Image by Hitesh Choudhary
  • You must drive on the right-hand side of the road.

  • The driver and all passengers must wear seatbelts.

  • Using your mobile when driving is illegal (without a hands-free kit).

  • Picking up hitchhikers is illegal.

  • Turning right at a red light is only possible if there is a filter system.

  • It is prohibited to turn left in large towns other than at crossings with lights.

  • Crossing a solid double white line is illegal.

  • It’s illegal to drive a dirty car.

  • Traffic coming from the right has priority at roundabouts.

  • Only use the horn in towns if there is immediate danger.

  • Children under the age of 12 can’t travel in the front seat of a car without a child seat.

Image by Alexander Popov


Speed limits vary depending on the vehicle you’re driving in Russia and the area you’re driving in.

For motorcycles and cars under 3.5 tonnes, the limits are generally 60km/h in built-up areas and 110km/h on expressways and other roads.
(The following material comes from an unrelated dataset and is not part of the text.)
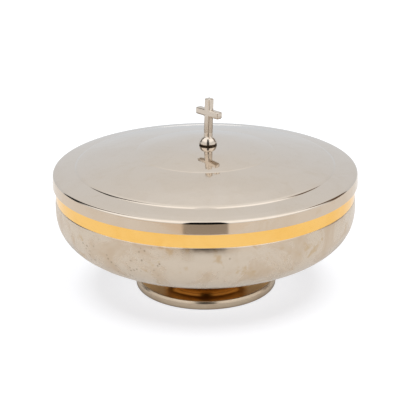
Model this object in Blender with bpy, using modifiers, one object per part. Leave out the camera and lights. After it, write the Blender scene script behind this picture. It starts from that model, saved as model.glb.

Larger vehicles and those with trailers, however, can only drive at up to 90km/h on expressways and 70km/h on other roads.

In some residential areas, there is a 20 km/h speed limit for all vehicles. This should be clearly signposted.

Parking in Moscow and around Russia

  • While Moscow has major car parks, much of the on-street parking in Moscow is paid for using metres. When parking in Moscow, you’ll usually need to park on the right-hand side of the road, in the direction of the flow of traffic. In some urban areas and on one-way streets, you can also park on the left-hand side. The letter P and a wheelchair symbol are usually used to signify a disabled parking space. Around Russia, varying parking systems are available, depending on the size of the city or town.

Tips for driving in Russia

  • For foreigners planning to drive in Moscow, it’s important to know that the city has three main ring roads – the MKAD, Garden Ring and Third Ring – with a fourth ring in the planning stages. The city has problems with traffic jams, especially on the main roads in and out of the city. During rush hour things can be particularly bad, and the Garden Ring (Sadovoe Kol’tso) can suffer from traffic jams all day long.

  • Some road surfaces in Moscow are also sub-standard, so you’ll need to take extra care, although Moscow’s main roads tend to be better than elsewhere in Russia.